[begin Supplied information]
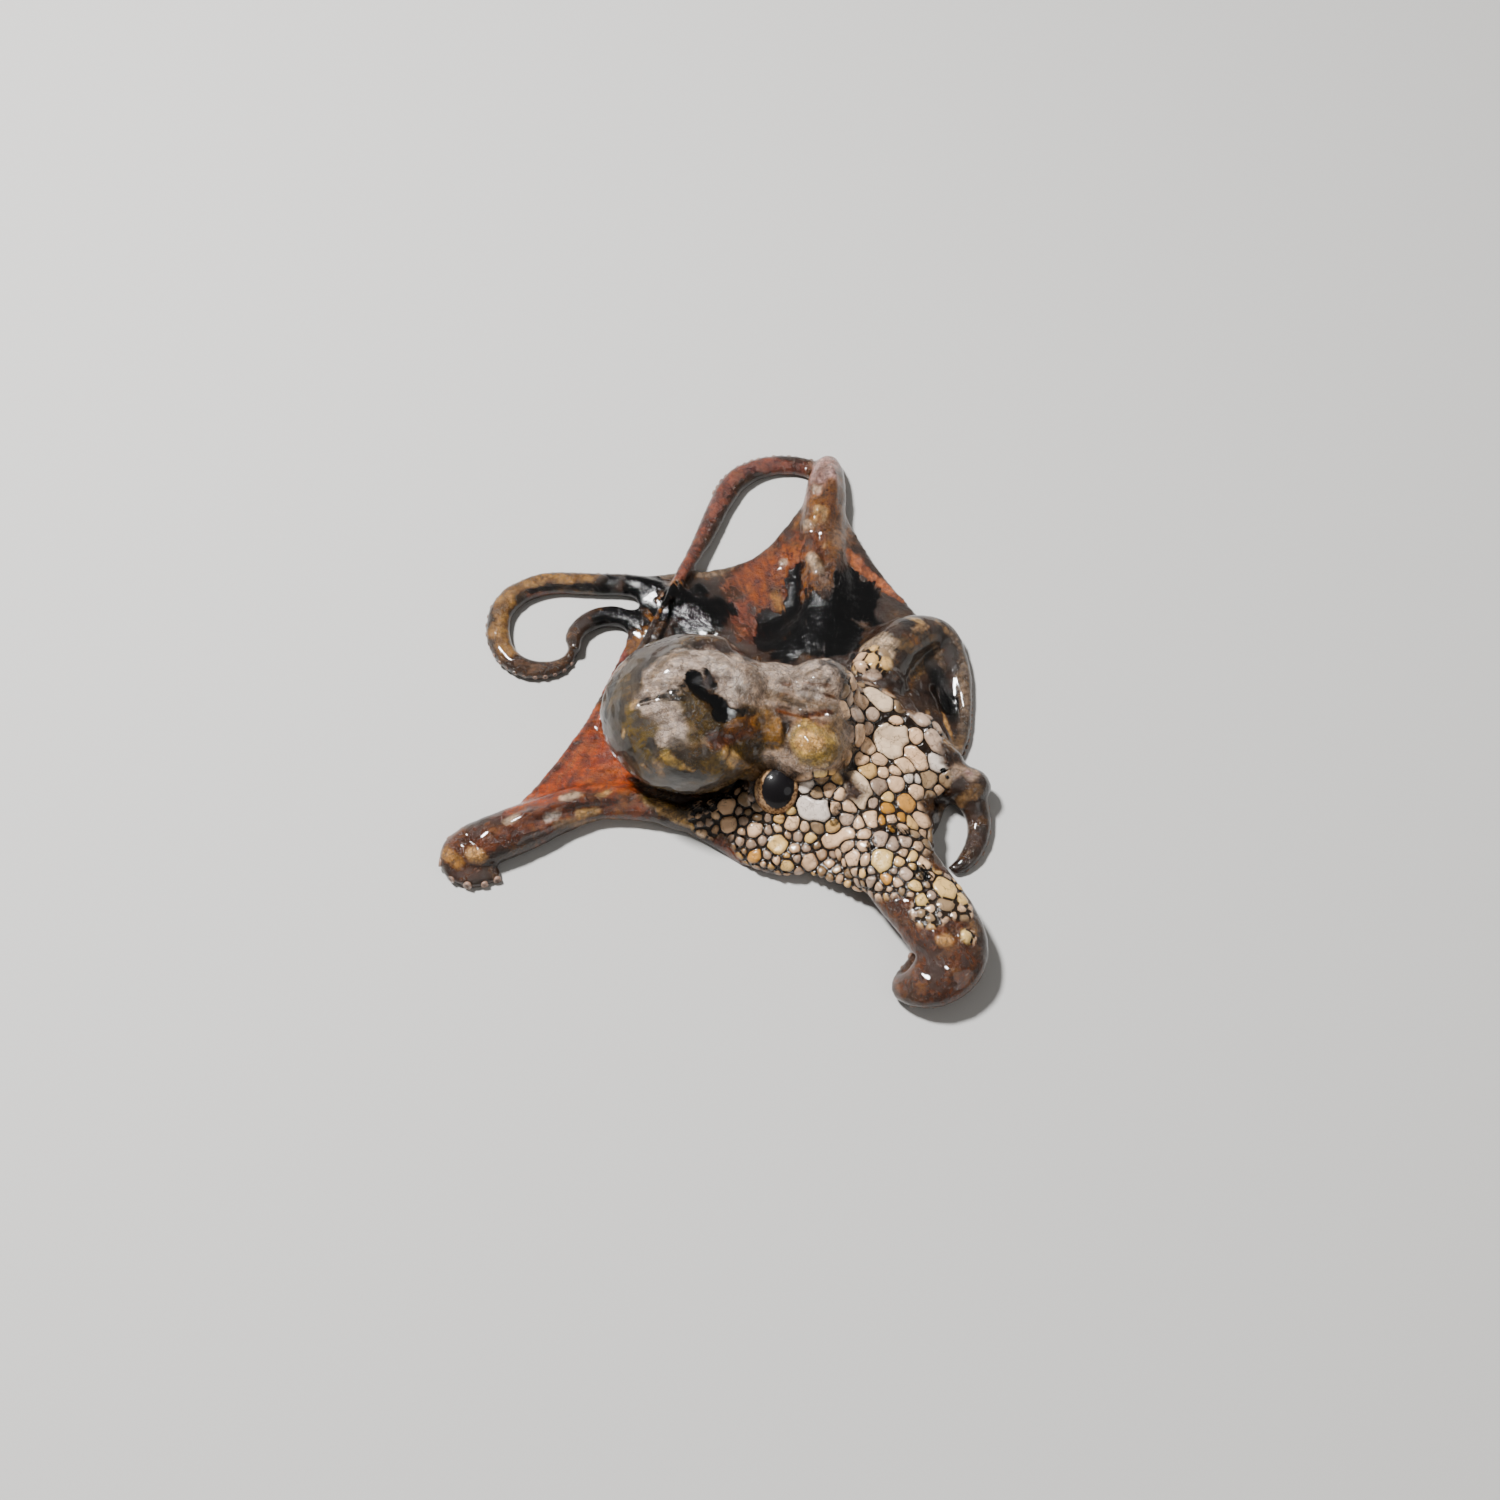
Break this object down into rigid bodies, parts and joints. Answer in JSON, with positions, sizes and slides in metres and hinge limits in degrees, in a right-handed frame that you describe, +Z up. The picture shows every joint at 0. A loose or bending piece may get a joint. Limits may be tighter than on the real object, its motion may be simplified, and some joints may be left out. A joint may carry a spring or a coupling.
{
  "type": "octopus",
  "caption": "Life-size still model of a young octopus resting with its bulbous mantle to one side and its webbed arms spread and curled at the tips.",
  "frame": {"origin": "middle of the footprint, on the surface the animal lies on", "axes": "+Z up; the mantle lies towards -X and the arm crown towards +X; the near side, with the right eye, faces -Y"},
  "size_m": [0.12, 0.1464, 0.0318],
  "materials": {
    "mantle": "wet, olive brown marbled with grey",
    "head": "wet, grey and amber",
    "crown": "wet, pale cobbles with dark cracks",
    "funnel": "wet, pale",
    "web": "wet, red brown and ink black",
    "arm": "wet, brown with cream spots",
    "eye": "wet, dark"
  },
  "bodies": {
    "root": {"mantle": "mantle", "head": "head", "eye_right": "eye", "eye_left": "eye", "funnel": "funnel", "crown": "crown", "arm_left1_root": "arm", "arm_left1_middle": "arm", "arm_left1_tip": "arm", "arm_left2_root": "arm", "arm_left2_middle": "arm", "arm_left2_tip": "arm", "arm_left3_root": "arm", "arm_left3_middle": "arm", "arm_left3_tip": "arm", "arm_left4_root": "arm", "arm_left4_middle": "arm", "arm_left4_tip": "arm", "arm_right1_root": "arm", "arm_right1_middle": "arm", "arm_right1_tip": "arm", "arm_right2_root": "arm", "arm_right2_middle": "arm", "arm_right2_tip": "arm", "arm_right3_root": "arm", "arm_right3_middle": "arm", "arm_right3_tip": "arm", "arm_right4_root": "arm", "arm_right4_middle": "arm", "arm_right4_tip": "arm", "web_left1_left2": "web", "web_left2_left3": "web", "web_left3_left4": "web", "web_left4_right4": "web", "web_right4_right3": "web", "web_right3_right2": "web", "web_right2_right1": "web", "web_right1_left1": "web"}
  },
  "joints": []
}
[end Supplied information]
Could you quote the material above in full, exactly as it stands?

- Output for this exercise -
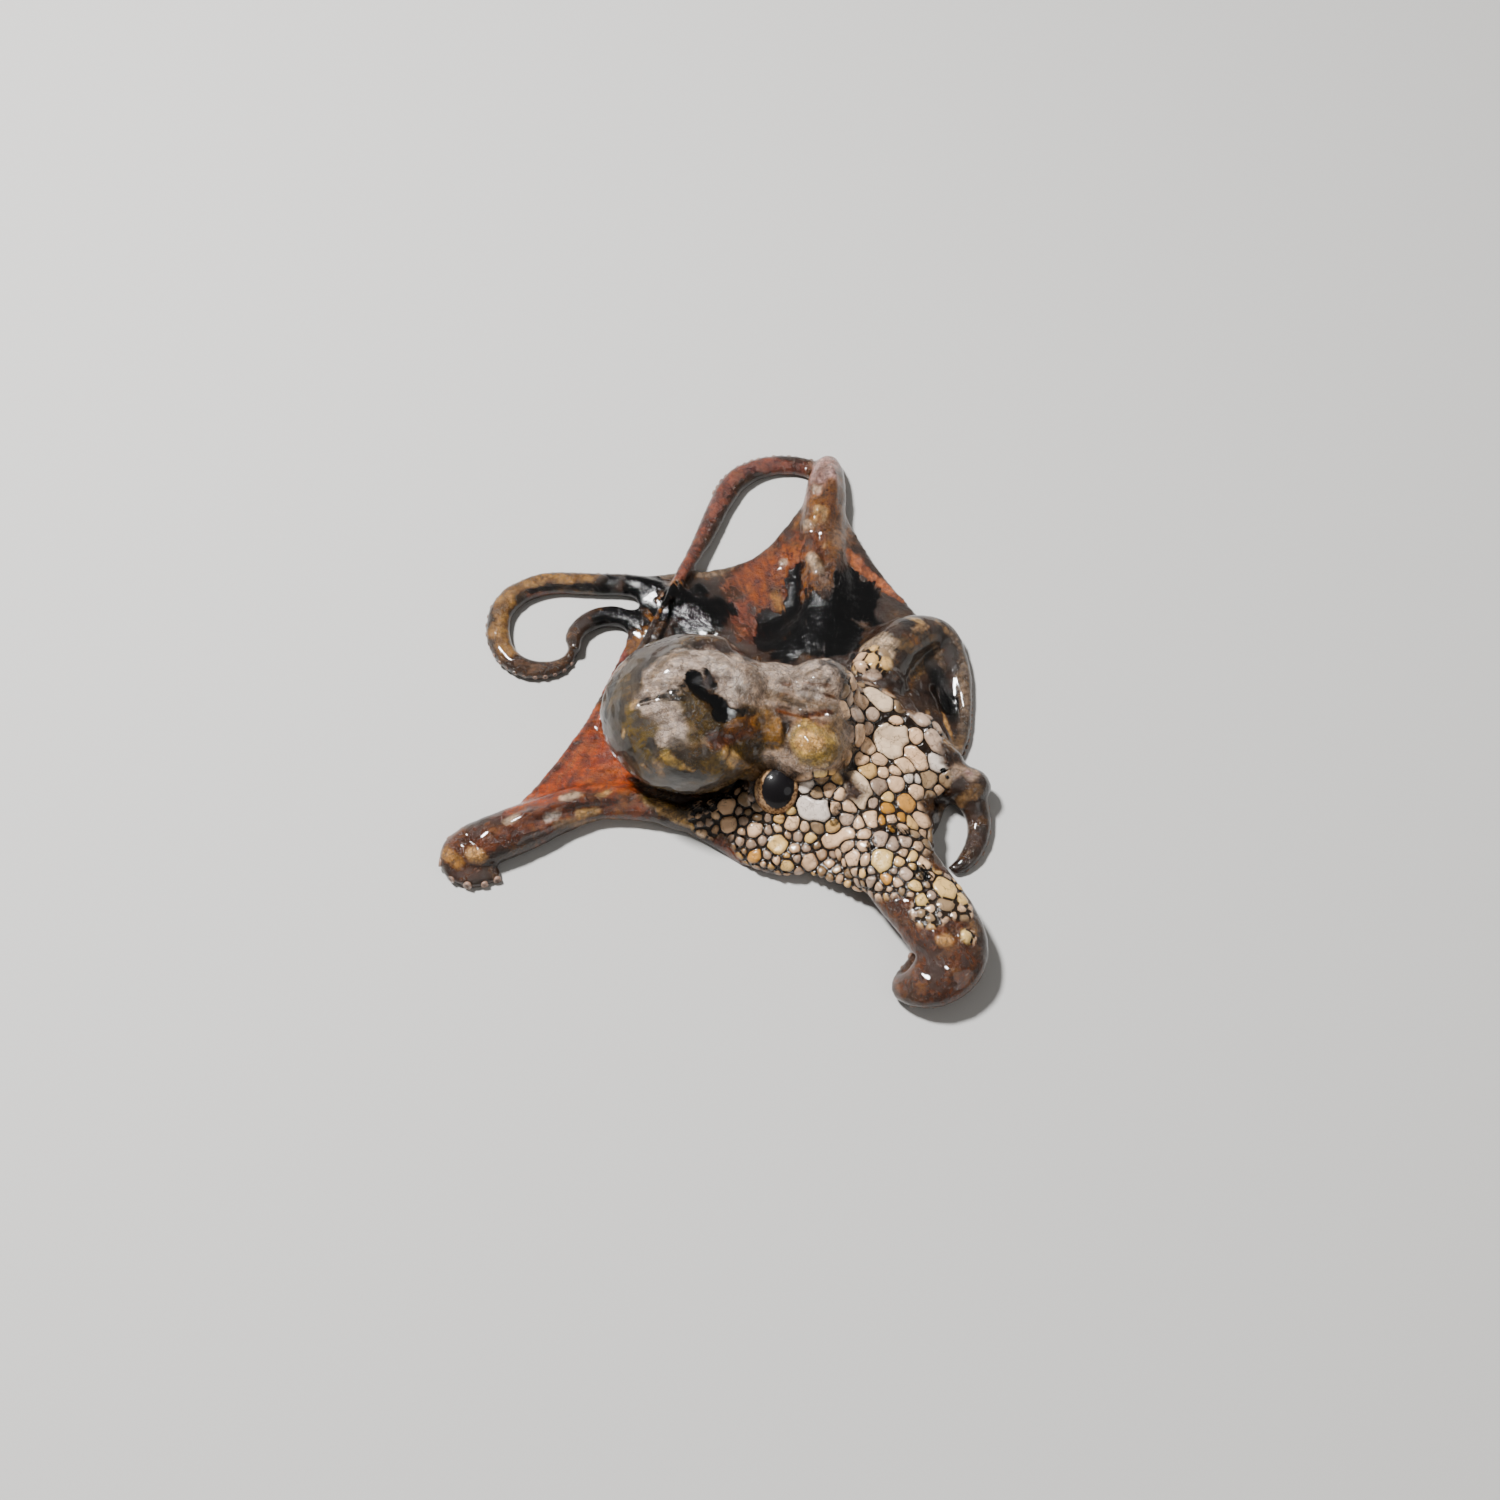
Break this object down into rigid bodies, parts and joints. Answer in JSON, with positions, sizes and slides in metres and hinge limits in degrees, in a right-handed frame that you describe, +Z up. The picture shows every joint at 0. A loose or bending piece may get a joint. Limits may be tighter than on the real object, its motion may be simplified, and some joints may be left out. A joint may carry a spring or a coupling.
{
  "type": "octopus",
  "caption": "Life-size still model of a young octopus resting with its bulbous mantle to one side and its webbed arms spread and curled at the tips.",
  "frame": {"origin": "middle of the footprint, on the surface the animal lies on", "axes": "+Z up; the mantle lies towards -X and the arm crown towards +X; the near side, with the right eye, faces -Y"},
  "size_m": [0.12, 0.1464, 0.0318],
  "materials": {
    "mantle": "wet, olive brown marbled with grey",
    "head": "wet, grey and amber",
    "crown": "wet, pale cobbles with dark cracks",
    "funnel": "wet, pale",
    "web": "wet, red brown and ink black",
    "arm": "wet, brown with cream spots",
    "eye": "wet, dark"
  },
  "bodies": {
    "root": {"mantle": "mantle", "head": "head", "eye_right": "eye", "eye_left": "eye", "funnel": "funnel", "crown": "crown", "arm_left1_root": "arm", "arm_left1_middle": "arm", "arm_left1_tip": "arm", "arm_left2_root": "arm", "arm_left2_middle": "arm", "arm_left2_tip": "arm", "arm_left3_root": "arm", "arm_left3_middle": "arm", "arm_left3_tip": "arm", "arm_left4_root": "arm", "arm_left4_middle": "arm", "arm_left4_tip": "arm", "arm_right1_root": "arm", "arm_right1_middle": "arm", "arm_right1_tip": "arm", "arm_right2_root": "arm", "arm_right2_middle": "arm", "arm_right2_tip": "arm", "arm_right3_root": "arm", "arm_right3_middle": "arm", "arm_right3_tip": "arm", "arm_right4_root": "arm", "arm_right4_middle": "arm", "arm_right4_tip": "arm", "web_left1_left2": "web", "web_left2_left3": "web", "web_left3_left4": "web", "web_left4_right4": "web", "web_right4_right3": "web", "web_right3_right2": "web", "web_right2_right1": "web", "web_right1_left1": "web"}
  },
  "joints": []
}